The writing is quite good. Lie Beside Me is very successful as a procedural since it keeps you guessing about what really happened as the list of suspects increases and more evidence is uncovered. The twists are real as more information is discovered. The less successful part is the rather nonchalant way Louise's drinking problem is reduced to "Drunk Louise" versus "Sober Louise." I found it a rather offhand way to portray someone with a drinking problem.
Disclosure: My review copy was courtesy of Penguin Random House.

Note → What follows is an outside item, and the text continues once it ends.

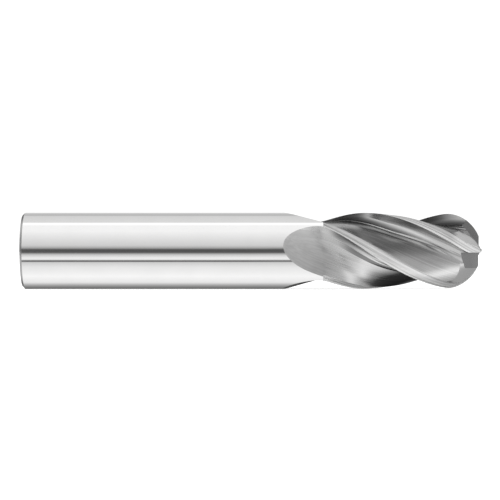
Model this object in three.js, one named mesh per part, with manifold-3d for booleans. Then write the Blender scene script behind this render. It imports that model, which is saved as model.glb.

The review will be published on Barnes & Noble, Google Books, and submitted to Amazon.
Holy bunch of suspects!
This is a police procedural with lots of suspects, lots of police (the British equivalent), and a lot of secrets. The story is told in not quite alternating chapters, wherein Louise is writing a letter to her husband to explain her actions and feelings before and since finding a bloodied, and decidedly dead, man in her bed. The other chapters cover a lot of ground, playing out multiple storylines that include the police (mainly Juliette Hansen), Louise, and her best friend, April. It turns out Louise isn't the only one with big troubles; however, she is the only one through most of the book that spends some time in jail!
It doesn't help Louise's case that she gets blackout drunk often and has huge lapses in memory, particularly on the night in question. Nor does it help when almost everyone involved with the dead man are acting suspiciously, each for their own reason.
Despite this being the third book in a series, I read it as a stand-alone and the characters were well developed. There was a bit of confusion as sometimes first and/or last names were used (e.g., Juliette/Hansen, Jonah/Sheens and it would have been good to have some dividers or extra spaces to indicate when the author was hopping to a new scene within a chapter, but it was a fun, intricately plotted read, so I am rounding up to 4 stars.
Thanks to NetGalley and Random House Publishing Group for an advanced reader's copy for review.